BBC Research & Technology has carried out one of the largest experimental broadcasts in many years, bringing together the NHK Super Hi Vision system, stereoscopic 3D and some of the department’s own 3D projects into the previously mothballed studio TC0 at Television Centre.
The project, designed to help demonstrate to BBC Sport the technologies that will be available at the time of the 2012 Olympics, featured a live performance of The Charlatans, recorded for digital radio station BBC 6 Music. The recording will be shown on the 6 Music website and was also filmed by the BBC’s technology magazine Click.
Writing on the BBC Research & Development Blog, BBC R&D’s Ant Miller explained that the 33 megapixel per frame pictures from the NHK Super Hi-vision camera were displayed around the studio on 4k (4000 horizontal lines resolution) monitors. Even though these were the highest definition monitors available to the BBC team, the pictures still needed to be downscaled.

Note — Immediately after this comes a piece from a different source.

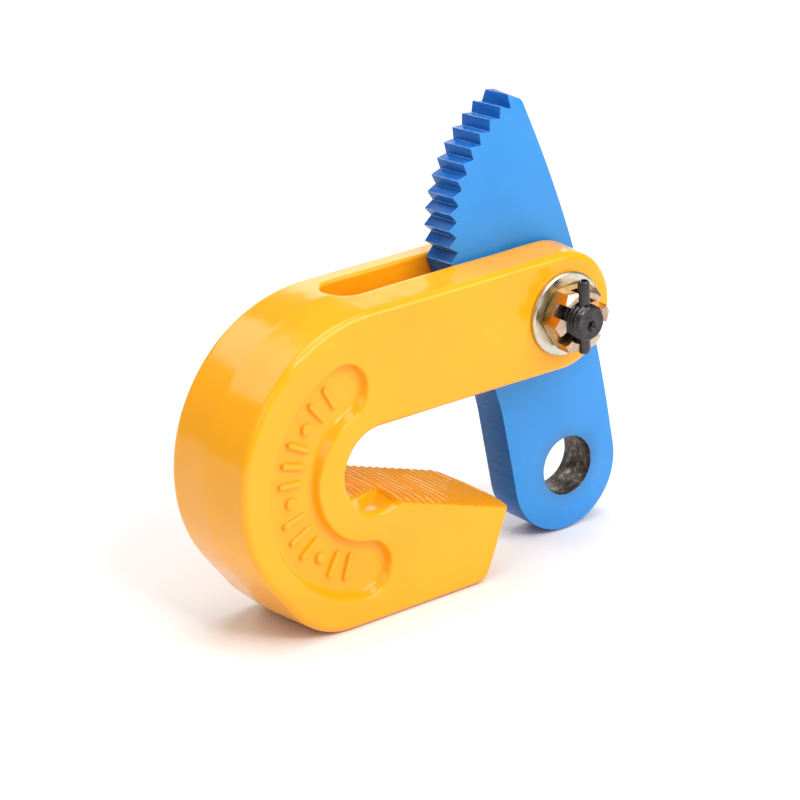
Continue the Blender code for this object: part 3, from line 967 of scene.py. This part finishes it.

Alongside the Super Hi-vision was a pair of HD cameras, which were aligned to give a fixed stereo pair to be merged with the Super Hi-vision in post production to create 3D with extremely fine texture, as part of the i3DLive project.
Around the studio was a fixed ring of a dozen HD cameras that allows the action to be shot in ‘true 3D’ from multiple angles. The content is being processed by the BBC 3D4You project.
An internet feed of the test was streamed to Tokyo using parts of the JANET and NTT networks.